|Sebesta emil e,|
|Young harry c jr,|
|Webster james a,|
Submitted to: Crop Science
Publication Type: Germplasm release
Publication Acceptance Date: 12/23/1994
Publication Date: N/A
Citation: Interpretive Summary: Germplasm registration; no new research reported; no interpretive summary required.

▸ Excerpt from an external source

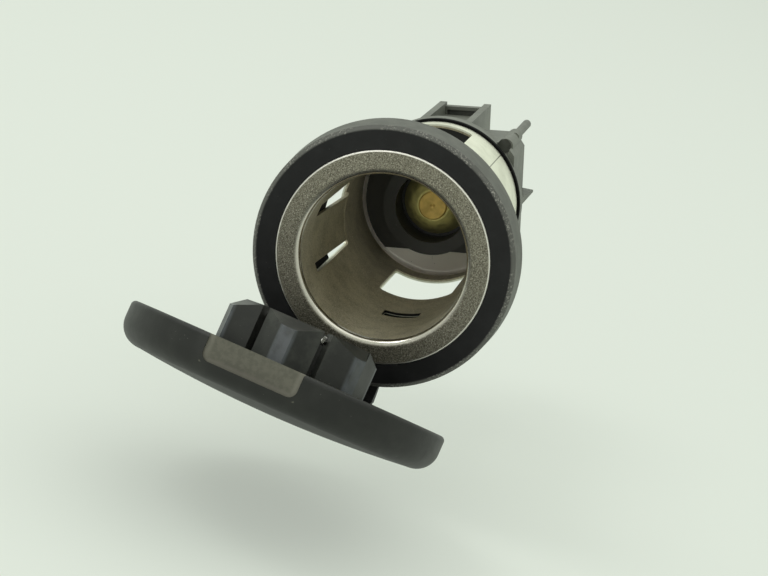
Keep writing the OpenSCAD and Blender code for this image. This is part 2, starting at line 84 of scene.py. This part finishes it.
# Both latch slots lie near the top and bottom, where z is more than this share of the radius.
SLOT_UPRIGHT = 0.85
SEAM_TURN = (0.640, 0.652)
SEAM_START = (depth(1.5), depth(2))
CONE_FOOT = (2.6 * MM, 4.5 * MM)
NOTCH_TURN = math.radians(13)
NOTCH_FLOOR = (18.9 * MM, 19.35 * MM)
NOTCH_SIDE = (6.0 * MM, 5.9 * MM)
NOTCH_FRONT = (depth(0.3), depth(0.5))
# The notch floor's painted highlight starts at these distances from its middle and its front.
NOTCH_BORDER = (4.9 * MM, 5.5 * MM)
NOTCH_BORDER_FRONT = (depth(1.4), depth(0.9))
# The plug's painted rib reflection starts over this span of radius.
PLUG_RIB = (9.55 * MM, 9.85 * MM)


# Turns the closed lid about the fold line to its open place at rest.
LID_OPENING = (
    Matrix.Translation(FOLD)
    @ Matrix.Rotation(STRAP_TWIST, 4, "Z")
    @ Matrix.Rotation(OPEN_ANGLE, 4, "X")
    @ Matrix.Translation(-FOLD)
)


# Camera

def make_camera():
    azimuth = math.radians(-7.49)
    elevation = math.radians(15.4)
    roll = math.radians(15.85)
    place = Vector((38.6, -289.15, 75.39)) * MM
    forward = Vector((
        math.sin(azimuth) * math.cos(elevation),
        math.cos(azimuth) * math.cos(elevation),
        -math.sin(elevation),
    ))
    level = Vector((math.cos(azimuth), -math.sin(azimuth), 0))
    upright = level.cross(forward)
    right = level * math.cos(roll) + upright * math.sin(roll)
    up = right.cross(forward)
    data = bpy.data.cameras.new("camera")
    data.sensor_width = 36
    data.lens = 112.5
    data.clip_start = 0.01
    data.clip_end = 20
    camera = bpy.data.objects.new("camera", data)
    turned = Matrix((right, up, -forward)).transposed().to_4x4()
    camera.matrix_world = Matrix.Translation(place) @ turned
    bpy.context.scene.collection.objects.link(camera)
    bpy.context.scene.camera = camera


# Shader helpers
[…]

Technical Abstract: OK65C77-6 and OK65C93-8 are winter wheat germplasm lines resistant to wheat streak mosaic virus. These lines were developed by USDA-ARS in cooperation with the Oklahoma Agric. Exp. Stn. and were formally released in 1971. The source of wheat streak mosaic virus resistance originated from a wheat X Agropyron elongatum hybrid line, designated P3-19, developed by W.J. Sando and identified as WSMV-resistant by H.H. McKinney. Subsequent tests in the greenhouse and field showed the line to be highly resistant to WSMV using manual inoculating techniques. In 1963 seed of a 44-chromosome, P3-19 derivative were irradiated with thermal neutrons at the Brookhaven National Laboratory, Upton, NY. Plants obtained from the irradiated seed were used as males in crosses with 'Wichita' wheat in 1964. Screening and selecting in the greenhouse and the field at Stillwater, OK, resulted in the identification of two WSMV-resistant, wheat-like lines with 2n=42 chromosomes. These 2 lines originated from 2 different irradiated seeds. OK65C77-6 and OK65C93-8 are composites of lines selected in the N5 generation. Both lines were stable in their WSMV resistance reaction and chromosome number through the five cycles of screening and selection. OK65C77-6 is classified as tall and early, spikes are awned with white to light amber chaff and amber grain. OK65C93-8 is similar to OK65C77-6 in plant type, with white chaff and red grain. These lines have not been evaluated for other pest resistance or agronomic traits. Written requests for small quantities of seed should be sent to the corresponding author. Recognition of origin of this germplasm should be indicated whenever it is used for research or breeding purposes. Seed will be maintained at the USDA-ARS Plant Science Research Laboratory, Stillwater, OK.